FUNCTION OR FASHION?

Tuesday, 26 March 2019

I've been encouraged to get a pair of Doc Martens since about the age of 10 as I'm part of a family of Doc-lovers, and nearly ten years later I've caught the bug and done just that. I've never been a fan of the classic Doc styles hence why it's taken me so long to get on the bandwagon, but the new styles that the brand have recently released sparked an interest. Initially it was the Jadon's that caught my eye - a take on the classic Doc boots but with a significantly bigger platform, aligning itself with the chunky shoe trend that is doing the rounds and doesn't seem to be going anywhere anytime soon. 

After scrolling ASOS, as I usually find myself doing when I want some style inspiration or an excuse to make a new purchase, I came across the Farylle chunky leather boots and decided that they were the Docs for me. The combination of the chunky platform, the oversized metallic loop holes and the metal cap toe is the perfect bridge between a more fashion-forward and unconventional pair of Docs, yet still flying the flag for the brand that's known for longevity, comfort (eventually) and timeless style.

The outfit pictured above is the sort I feel most comfortable in - a slight play on the classics in the way that the shoes and the graphic tee have a bit more to them compared to your average pieces, and they boast more of a boyish and relaxed fit which is something I like to channel a lot of the time. 
It's pieces like these that I tend to find get the most wear and with a global discussion about the environment and how we as humans are having an impact, this is an important thing to consider when making a purchase, specifically in terms of the ability to mix and match items to create different looks, or whether something will stand the test of time in terms of style and quality. 

Dr. Martens went from initially being a functional work boot, to a shoe brand that symbolises nonconformist attitude, self-expression and alternative style. As a brand they've seen societal and cultural shifts which they have worked through and become a part of, such as the explosion of British youth culture in the 1960s and 70s as well as ever-changing music scenes. Throughout all of this they've been able to maintain the high levels of quality that the Griggs family first championed back in 1901.

Mais

FASHION CAN'T EXIST ON ITS OWN.

Thursday, 14 March 2019

Fashion can't exist on its own. Fashion isn't a single subject, but a combination of almost every subject. Take maths for example - involved in the creation of every piece of clothing on the planet. And then there's english - relied on for the marketing and communication of fashion. Geography too - heavily linked to the distribution methods and consumption patterns within fashion. There are more obvious examples, namely art, textiles, economics and business, but these subjects carry no more importance than the likes of maths and geography in regards to the fashion industry. Every subject plays an integral part to how the industry is run, and without their contribution to fashion, it simply wouldn't function as all the varying aspects work together to create what we know to be fashion.

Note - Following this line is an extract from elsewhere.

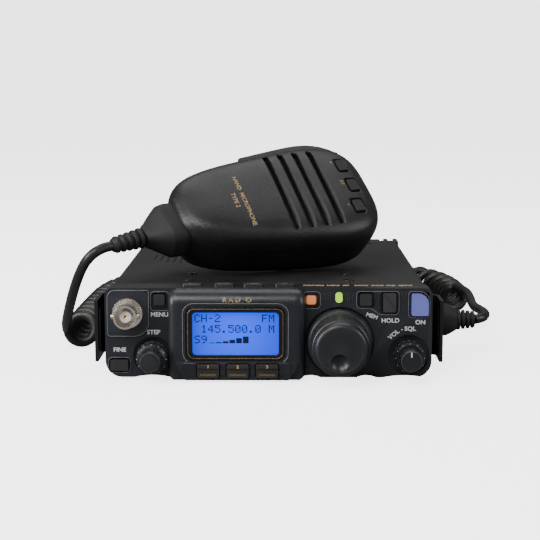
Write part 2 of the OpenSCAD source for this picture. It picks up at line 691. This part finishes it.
module rear_antenna_socket() color([0.75, 0.74, 0.7]) on_set() difference() {
  x = rear_antenna_c[0];
  z = rear_antenna_c[1];
  union() {
    slab(case_d - 2, case_d) translate([x, z]) round_rect(25.2, 25.2, 2);
    bar_y(x, z, 7.9, case_d - 12, case_d + rear_out);
  }
  bar_y(x, z, 6, case_d + 3, case_d + rear_out + 1);
  for (sx = [-1, 1], sz = [-1, 1]) bar_y(x + sx * 9.2, z + sz * 9.2, 1.6, case_d - 3, case_d + 1);
  bar_y(x, z, 2, case_d - 6, case_d + 4);
}

module dc_jack() color([0.08, 0.08, 0.08]) on_set() {
  difference() {
    bar_y(dc_x, jack_z, 5, case_d - 13, case_d - 0.5);
    bar_y(dc_x, jack_z, 2.6, case_d - 10, case_d);
  }
  bar_y(dc_x, jack_z, 0.85, case_d - 11, case_d - 2);
}

module key_jack() color([0.1, 0.1, 0.1]) on_set() difference() {
  bar_y(key_x, jack_z, 5, case_d - 16, case_d - 0.5);
  bar_y(key_x, jack_z, 1.85, case_d - 14, case_d);
}

module data_jack() color([0.5, 0.5, 0.5]) on_set() {
  difference() {
    bar_y(data_x, jack_z, 5, case_d - 14, case_d - 0.5);
    bar_y(data_x, jack_z, 4.3, case_d - 9, case_d);
  }
  for (a = [0 : 60 : 300])
    bar_y(data_x + 2.6 * cos(a), jack_z + 2.6 * sin(a), 0.4, case_d - 9.5, case_d - 2.5);
}

module ground_terminal() color([0.72, 0.7, 0.62]) on_set() {
  difference() {
    bar_y(ground_x, jack_z, 4.4, case_d, case_d + 3);
    for (a = [0 : 30 : 330])
      bar_y(ground_x + 4.6 * cos(a), jack_z + 4.6 * sin(a), 0.45, case_d - 1, case_d + 4);
  }
  bar_y(ground_x, jack_z, 1.9, case_d + 3 - eps, case_d + 8);
}

// Modular socket for the microphone plug, open to the right
module mic_socket() color([0.07, 0.07, 0.07]) on_set() difference() {
  block([50.5, 46, 9.6], [side_x, 61, 23.4]);
  block([55, 47.4, 11.4], [side_x + 1, 58.8, 19.6]);
}

// ---------------------------------------------------------------- microphone

// Point u, v of the body's outline: a rounded oblong, wider towards its top end
function swell(c) = sign(c) * pow(abs(c), 2 / mic_curve);
function mic_point(a, inset) = let (u = swell(cos(a)), v = swell(sin(a)))
  [u * (mic_l / 2 - inset), v * (0.89 + 0.21 * u) * (mic_w / 2 - inset)];
function mic_ring(inset, z) = [for (i = [0 : mic_sides - 1])
  let (p = mic_point(360 * i / mic_sides, inset)) [p[0], p[1], z]];

// Outside of the body from the face down, as [inset, z]
mic_face = [[8.6, -0.02], [4.8, -0.9], [1.9, -2.8], [0.4, -6], [0, -9.1], [0.2, mic_split]];
mic_back = [[0.2, mic_split - 0.02], [0.8, -19.2], [2.1, -24.4], [5.1, -28.7], [10.7, -31.4],
  [18.4, -32.5]];

// The talk lever's slot in the upper long side
module lever_slot(grow) block([lever_x[0] - grow, 18.4, lever_z[0] - grow],
  [lever_x[1] + grow, 36, lever_z[1] + grow]);

module mic_front_shell() color([0.12, 0.12, 0.12]) on_mic() difference() {
  loft([for (k = [len(mic_face) - 1 : -1 : 0]) mic_ring(mic_face[k][0], mic_face[k][1])]);
  loft([mic_ring(0.2 + mic_wall, mic_split - 1), mic_ring(mic_wall, -9.5), mic_ring(2 + mic_wall, -4.6),
    mic_ring(7 + mic_wall, -mic_wall)]);
  for (x = slot_x) translate([x, 0, -4]) rotate([0, 0, -1.8]) linear_extrude(6)
    round_rect(slot_w, slot_l, 1);
  for (c = mic_keys) translate([c[0], c[1], -6]) linear_extrude(8)
    round_rect(mic_key_w + 0.6, mic_key_l + 0.6, 1.1);
  lever_slot(0.45);
  neck_hole();
}

module mic_rear_shell() color([0.1, 0.1, 0.1]) on_mic() difference() {
  loft([for (k = [len(mic_back) - 1 : -1 : 0]) mic_ring(mic_back[k][0], mic_back[k][1])]);
  loft([mic_ring(14 + mic_wall, -32.5 + mic_wall), mic_ring(3.4 + mic_wall, -26),
    mic_ring(0.8 + mic_wall, -19), mic_ring(0.2 + mic_wall, mic_split + 1)]);
  for (p = mic_screw_at) translate([p[0], p[1], -40]) cylinder(r = 1.5, h = 20);
  translate([stud_at[0], stud_at[1], -40]) cylinder(r = 1.6, h = 20);
  neck_hole();
}

// Room for the cord's neck in both shells
module neck_hole() translate(neck_root) rotate([0, -90, neck_turn])
  translate([0, 0, -4]) cylinder(r = 4.3, h = 20);

module talk_lever() color([0.1, 0.1, 0.1]) on_mic() {
  difference() {
    translate([0, 0, lever_z[0]]) linear_extrude(lever_z[1] - lever_z[0]) polygon(concat(
      [for (i = [0 : 10]) let (t = i / 10, p = mic_point(98 - 62 * t, 0))
        [p[0], p[1] + 2.4 * sin(180 * min(1, 0.12 + t))]],
      [for (i = [10 : -1 : 0]) let (t = i / 10, p = mic_point(98 - 62 * t, 3.2 + 0.9 * t)) p]));
    translate([lever_x[0], 0, lever_z[0] - 1]) mirror([1, 0, 0]) cube([30, 60, 20]);
    translate([lever_x[1], 0, lever_z[0] - 1]) cube([30, 60, 20]);
  }
  // pivot pin at the lever's lower end
  translate([lever_x[0] + 0.6, 23.4, lever_z[0] - 0.2]) cylinder(r = 0.55, h = lever_z[1] - lever_z[0] + 0.4);
}

module mic_key(k) translate([mic_keys[k][0], mic_keys[k][1], 0]) {
  translate([0, 0, -5]) linear_extrude(5.3) round_rect(mic_key_w, mic_key_l, 0.8);
  translate([0, 0, -5.7]) linear_extrude(0.9) round_rect(mic_key_w + 1.2, mic_key_l + 1, 0.8);
}
module mic_key_up() color([0.09, 0.09, 0.09]) on_mic() mic_key(0);
module mic_key_fast() color([0.09, 0.09, 0.09]) on_mic() mic_key(1);
module mic_key_down() color([0.09, 0.09, 0.09]) on_mic() mic_key(2);

module mic_capsule() color([0.35, 0.35, 0.35]) on_mic() translate([12, 0, 0]) {
  translate([0, 0, -12]) cylinder(r = 14, h = 7);
  translate([0, 0, -17]) cylinder(r = 9, h = 5 + eps);
}

module mic_board() color([0.1, 0.32, 0.18]) on_mic() {
  block([27, -16, -8.4], [40, 14, -7]);
  block([-36, -10, -20], [-2, 8, -18.6]);
}

module mic_screws() color([0.2, 0.2, 0.2]) on_mic() for (p = mic_screw_at)
  translate([p[0], p[1], -28.5]) cylinder(r = 1.4, h = 9);

module hanger_stud() color([0.7, 0.7, 0.68]) on_mic() translate([stud_at[0], stud_at[1], 0]) {
  translate([0, 0, -39.9]) cylinder(r1 = 5, r2 = 5.5, h = 1.4);
  translate([0, 0, -38.5 - eps]) cylinder(r = 3, h = 5.95);
  translate([0, 0, -32.6]) cylinder(r = 1.5, h = 4);
}

// Moulded neck: a broad block on the body's end, then a ribbed sleeve round the cord
module neck_boot() color([0.08, 0.08, 0.08]) on_mic() translate(neck_root)
  rotate([0, -90, neck_turn]) {
    translate([0, 0, -2]) cylinder(r = 4, h = 12);
    loft([for (p = [[9.4, 9.1, 12], [11.8, 8.8, 11.7], [16.3, 7.3, 10], [20, 5.6, 7.1], [22.4, 4.4, 4.8]])
      [for (i = [0 : 23]) let (a = 15 * i) [p[1] * cos(a), p[2] * sin(a), p[0]]]]);
    translate([0, 0, 19]) cylinder(r = 3, h = boot_l - 19);
    for (k = [0 : 4]) translate([0, 0, 23.3 + k * 2.8]) cylinder(r = 4.4 - 0.2 * k, h = 1.55);
  }

// ---------------------------------------------------------------- cord

function on_mic_point(p) = let (
    a = [p[0], p[1] * cos(mic_tilt) - p[2] * sin(mic_tilt), p[1] * sin(mic_tilt) + p[2] * cos(mic_tilt)],
    b = [a[0] * cos(mic_pitch) - a[2] * sin(mic_pitch), a[1],
      a[0] * sin(mic_pitch) + a[2] * cos(mic_pitch)])
  mic_at + [b[0] * cos(mic_turn) - b[1] * sin(mic_turn), b[0] * sin(mic_turn) + b[1] * cos(mic_turn), b[2]];
// Where the cord leaves the sleeve, a little way off its end
lead_start = boot_l + 0.35;
neck_tip = on_mic_point(neck_root - lead_start * [cos(neck_turn), sin(neck_turn), 0]);

function moved(p) = [for (q = p) q - [0, y_mid, 0]];

module cord_lead_mic() color([0.07, 0.07, 0.07])
  tube(route(concat([neck_tip], moved(mic_lead)), 3), cord_d / 2, 10);

module cord_coil() color([0.07, 0.07, 0.07])
  tube(route(moved([for (p = coil_axis) [p[0], p[1], coil_z]]), 2), coil_d / 2, 12);

module cord_lead_plug() color([0.07, 0.07, 0.07])
  tube(route(moved(plug_lead), 3), cord_d / 2, 10);

module mic_plug() color([0.12, 0.13, 0.12]) on_set() translate([0, plug_y, plug_z]) {
  translate([56.5, -5.4, -3.7]) cube([side_x - 56.5 + 1, 10.8, 7.6]);
  translate([side_x + 0.3, 0, 0]) rotate([0, 90, 0]) linear_extrude(10) round_rect(15, 13, 2);
  translate([side_x + 10.3 - eps, 0, 0]) rotate([0, 90, 0])
    loft([for (p = [[0, 7.5, 6.5], [3, 7.1, 6.2], [6.2, 5.4, 5.2], [7.6, 4.4, 4.4]])
      [for (i = [0 : 23]) let (a = 15 * i + 7.5, k = 0.75) [p[1] * sign(cos(a)) * pow(abs(cos(a)), k),
        p[2] * sign(sin(a)) * pow(abs(sin(a)), k), p[0]]]]);
  translate([side_x + 16, 0, 0]) rotate([0, 90, 0]) cylinder(r = 3, h = plug_end - side_x - 16);
  for (k = [0 : 3]) translate([84.6 + k * 2.1, 0, 0]) rotate([0, 90, 0])
    cylinder(r = 4.6 - 0.25 * k, h = 1.2);
}

chassis();
top_cover();
bottom_cover();
battery_pack();
battery_door();
battery_latch();
front_panel();
display_window();
display_module();
panel_board();
main_board();
speaker();
front_antenna_socket();
rear_antenna_socket();
dc_jack();
data_jack();
key_jack();
ground_terminal();
mic_socket();
dial_encoder();
select_encoder();
volume_control();
strap_brackets();
case_screws();
feet();
status_lamp();
main_dial();
select_plunger();
select_knob();
volume_knob();
squelch_ring();
home_key();
clarifier_key();
soft_key_a();
soft_key_b();
soft_key_c();
function_key();
memory_key();
lock_key();
power_key();
top_key_1();
top_key_2();
top_key_3();
top_key_4();
mic_front_shell();
mic_rear_shell();
talk_lever();
mic_key_up();
mic_key_fast();
mic_key_down();
mic_capsule();
mic_board();
mic_screws();
neck_boot();
hanger_stud();
cord_lead_mic();
cord_coil();
cord_lead_plug();
mic_plug();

Politics and fashion arguably have a less obvious link in comparison to the examples mentioned above, but when they do collide the force of fashion is evident, as demonstrated in the case of fashion designer Katharine Hamnett, who still to this day combines these two fields to project powerful messages across the world.

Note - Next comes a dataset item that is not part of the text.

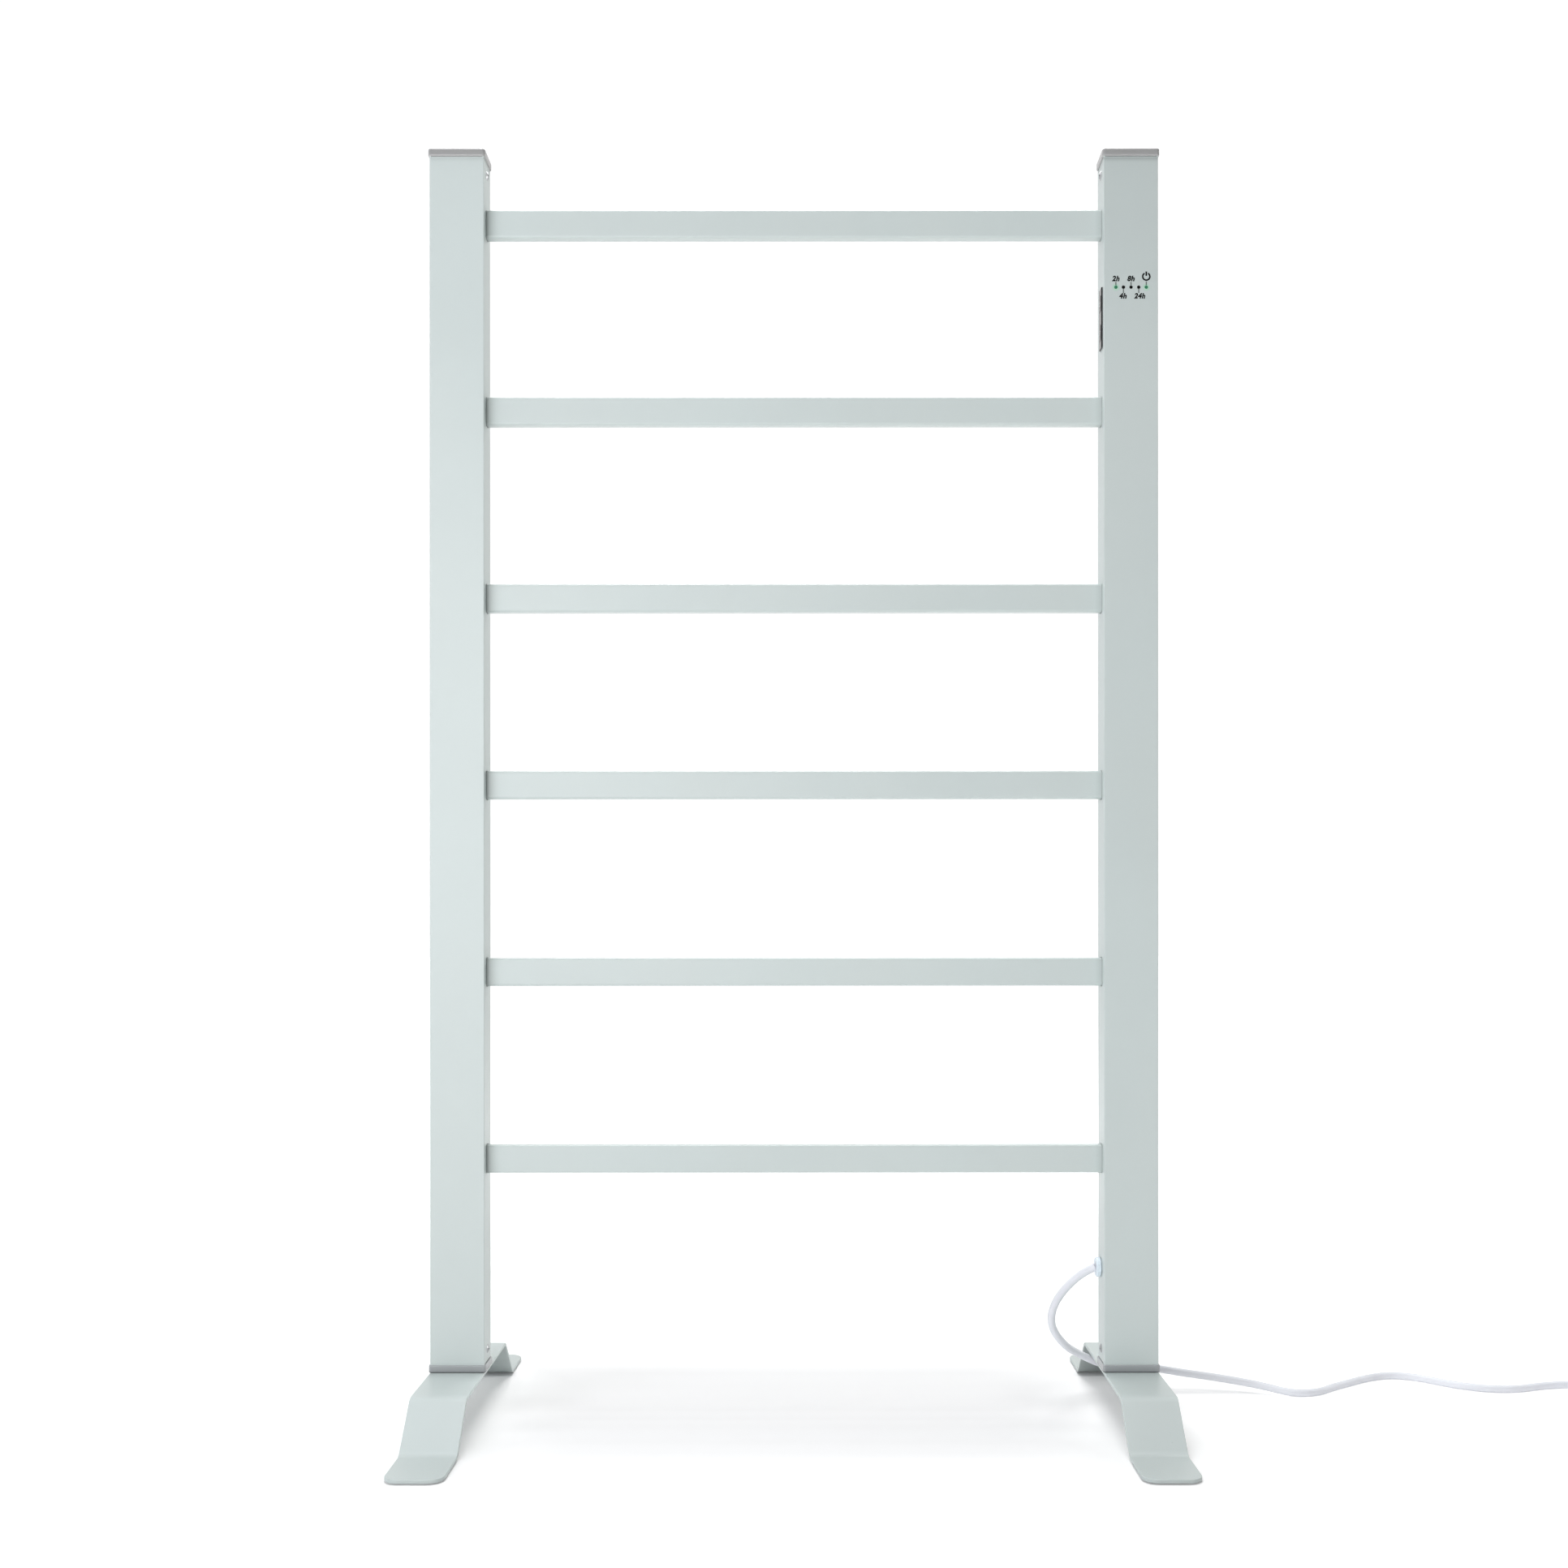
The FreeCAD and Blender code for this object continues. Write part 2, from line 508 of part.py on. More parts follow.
# one screw from the rear holds the terminal block and bonds the frame to earth
rs = (3.2 ** 2 + 1.3 ** 2) / (2 * 1.3)
yb = POST_D / 2.0
eh = Part.makeSphere(rs, V(EARTH_X, yb + 1.3 - rs, EARTH_Z)).common(
    box(EARTH_X - 8, EARTH_X + 8, yb, yb + 3, EARTH_Z - 8, EARTH_Z + 8))
eh = eh.cut(box(EARTH_X - 2.0, EARTH_X + 2.0, yb + 0.5, yb + 3, EARTH_Z - 0.42, EARTH_Z + 0.42))
eh = eh.cut(box(EARTH_X - 0.42, EARTH_X + 0.42, yb + 0.5, yb + 3, EARTH_Z - 2.0, EARTH_Z + 2.0))
save("earth_screw", eh.fuse(cyl((EARTH_X, 2.5, EARTH_Z), (0, 1, 0), 1.5, yb - 2.4)))

# strain relief grommet in the right post's inner wall
g = cyl((XI - GROM_OUT, GROM_Y, GROM_Z), (1, 0, 0), GROM_R, GROM_OUT)
g = g.makeFillet(1.3, edges_where(g, lambda b: abs(b.XMax - (XI - GROM_OUT)) < 1e-6))
groove = cyl((XI - 0.55, GROM_Y, GROM_Z), (1, 0, 0), 20.0, 1.0).cut(cyl((XI - 1.0, GROM_Y, GROM_Z), (1, 0, 0), 5.9, 2.0))
g = g.cut(groove)
g = g.fuse(cyl((XI - 0.6, GROM_Y, GROM_Z), (1, 0, 0), 5.1, 1.1 + POST_T))
g = g.fuse(cyl((XW + 0.02, GROM_Y, GROM_Z), (1, 0, 0), 6.4, 2.6))
g = g.cut(cyl((XI - 10, GROM_Y, GROM_Z), (1, 0, 0), CORD_R + 0.02, 20))
save("cord_grommet", g)

# the cord's inner end: through the grommet and up into the terminal block
xi0 = XI - GROM_OUT + 0.02
inner = [V(xi0, GROM_Y, GROM_Z), V(XI + 12.0, GROM_Y, GROM_Z), V(XI + 26.0, GROM_Y, GROM_Z + 14.0), V(XI + 26.0, GROM_Y, BLOCK_Z0 - 0.02)]
w_in = Part.Wire([Part.makeLine(inner[0], inner[1]),
                  Part.Arc(inner[1], V(XI + 12 + 14 * math.sin(math.radians(45)), GROM_Y,
                                       GROM_Z + 14 - 14 * math.cos(math.radians(45))), inner[2]).toShape(),
                  Part.makeLine(inner[2], inner[3])])
ci = w_in.makePipeShell([Part.Wire([Part.Circle(inner[0], V(1, 0, 0), CORD_R).toShape()])], True, False)
ci = Part.Solid(ci) if ci.ShapeType != "Solid" else ci
save("cord_inner_end", ci)

# supply lead from the terminal block up to the control board
lz = 788.0
l0, l1 = V(258.5, 6, BLOCK_Z1 + 0.02), V(258.5, 6, lz - 8.0)
l2, l3 = V(250.5, 6, lz), V(BOARD_X + 1.65, 6, lz)
w_l = Part.Wire([Part.makeLine(l0, l1),
                 Part.Arc(l1, V(250.5 + 8 * math.cos(math.radians(45)), 6, lz - 8 + 8 * math.sin(math.radians(45))), l2).toShape(),
                 Part.makeLine(l2, l3)])
ld = w_l.makePipeShell([Part.Wire([Part.Circle(l0, V(0, 0, 1), 2.2).toShape()])], True, False)
ld = Part.Solid(ld) if ld.ShapeType != "Solid" else ld
save("supply_lead", ld)

# ---------------------------------------------------------------- free cord
save("power_cord", tube(ROUTE, CORD_R, "power_cord"))

ring = Part.makeCylinder(COIL_RO, COIL_H, V(COIL_X, COIL_Y, COIL_Z0))
ring = ring.cut(Part.makeCylinder(COIL_RI, COIL_H + 2, V(COIL_X, COIL_Y, COIL_Z0 - 1)))
ring = ring.makeFillet(2.4, [e for e in ring.Edges if e.BoundBox.ZLength < 1e-6])
save("cord_coil", ring)

save("cord_tail", tube(TAIL, CORD_R, "cord_tail"))

# hook-and-loop tie round the coil's section, on the side towards the rack
tx0 = COIL_X - COIL_RO - TIE_T - 0.1
tx1 = COIL_X - math.sqrt(COIL_RI ** 2 - 36.0) + TIE_T + 0.1
tie = box(tx0, tx1, COIL_Y - 6.0, COIL_Y + 6.0, 0.0, COIL_Z0 + COIL_H + TIE_T + 0.1)
hole = box(tx0 + TIE_T, tx1 - TIE_T, COIL_Y - 7.0, COIL_Y + 7.0, TIE_T, COIL_Z0 + COIL_H + 0.1)
tie = tie.cut(hole)
save("coil_tie", tie)

# moulded plug: a tapered boot in one piece with a rounded body, and three flat pins
by1 = TAIL[-1][1] - 0.02
by0 = by1 - BOOT_L
boot = Part.makeCone(7.2, 3.8, BOOT_L + 3.0, V(PLUG_X, by0 - 3.0, PLUG_Z), V(0, 1, 0))
body = rprism(PLUG_X, by0 - PLUG_L / 2.0, PLUG_W, PLUG_L, 7.0, 0.05, 0.05 + PLUG_H)
body = body.makeFillet(4.0, [e for e in body.Edges if e.BoundBox.ZLength < 1e-6])
PF = by0 - PLUG_L


def pin(dx, dz, tilt, length, slack):
    w, t = PIN_W + slack, PIN_T + slack
    q = box(-w / 2.0, w / 2.0, PF - length, PF + 6.0, -t / 2.0, t / 2.0)
    if not slack:
        q = q.makeFillet(0.35, edges_where(q, lambda b: abs(b.YMax - (PF - length)) < 1e-6))
    q.rotate(V(0, 0, 0), V(0, 1, 0), tilt)
    q.translate(V(PLUG_X + dx, 0, PLUG_Z + dz))
    return q


for dx, dz, tilt, length in PINS:
    body = body.cut(pin(dx, dz, tilt, length, 0.04))
save("plug_body", body.fuse(boot))
save("plug_pins", Part.makeCompound([pin(dx, dz, tilt, length, 0.0) for dx, dz, tilt, length in PINS]))
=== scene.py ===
# Free-standing heated towel rack: finish, printed marks, cord, plug and studio.
import bpy
import bmesh
import math
from mathutils import Matrix, Vector


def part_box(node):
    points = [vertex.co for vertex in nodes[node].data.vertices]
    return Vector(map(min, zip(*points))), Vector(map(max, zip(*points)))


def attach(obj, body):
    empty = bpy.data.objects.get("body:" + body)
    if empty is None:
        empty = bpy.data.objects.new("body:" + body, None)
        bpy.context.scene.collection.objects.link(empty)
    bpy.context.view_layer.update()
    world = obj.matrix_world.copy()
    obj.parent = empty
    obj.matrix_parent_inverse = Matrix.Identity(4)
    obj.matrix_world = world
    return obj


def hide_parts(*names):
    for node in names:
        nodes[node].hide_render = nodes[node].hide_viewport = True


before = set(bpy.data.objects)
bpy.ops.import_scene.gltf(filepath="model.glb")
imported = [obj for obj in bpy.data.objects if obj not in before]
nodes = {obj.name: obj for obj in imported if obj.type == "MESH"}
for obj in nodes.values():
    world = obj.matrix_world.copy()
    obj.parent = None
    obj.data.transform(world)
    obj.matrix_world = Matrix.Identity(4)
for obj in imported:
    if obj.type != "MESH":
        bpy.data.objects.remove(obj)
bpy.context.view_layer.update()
scene = bpy.context.scene
scene.view_settings.view_transform = "Standard"
MM = 0.001
PICTURE = 1932.0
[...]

Undoubtably, her most famous example of this aligns with the most iconic moment in her career and involves former Prime Minister Margaret Thatcher and a T-shirt that reads '58% Don't Want Pershing'. It all started in 1983 when the British government decided to install U.S. nuclear warheads on British soil. This was a result of the Cold War where the clash of communist and capitalist ideologies resulted in conflict. As an allied country to the U.S., Britain deployed nuclear weapons on behalf of America.

This was deemed to be a controversial move as it was a decision that neglected the opinions of the electorate so Hamnett, along with many others, rightfully deemed it to be undemocratic. This resulted in Hamnett using her career as a fashion designer, as well as a timely invitation to number 10 Downing Street, to communicate her opinion on the issue. Little did Hamnett know that her brave stunt, where she removed her coat just before greeting Thatcher, would be seen across the world, even before social media was rife, truly demonstrating the potential power of fashion. The T-shirt gave Hamnett power where she otherwise wouldn't have had it - it acted as a political protest which, in this case, was far superior than spoken words.

As previously mentioned, thirty-five years on and Hamnett's work is still in full force with her latest topic of discussion being Brexit where she continues to showcase her left-wing views through slogans such as 'Second Referendum Now'. By combining fashion with politics Hamnett is allowing for important conversations to be had where they may not have regularly taken place. Often times artists and designers have a much greater influence than traditional outlets such as the government and pressure groups because of the way their messages are communicated. Particularly in today's climate it seems that capturing the attention of the majority, particularly in relation to subjects like politics, more specifically Brexit and climate change, is essential in order for change to take place.

The broad spectrum of fashion is fascinating. Fashion doesn't and can't exist without contextual influences and varying subject matter and the complexity of the industry seems to be something that goes amiss in general conversation.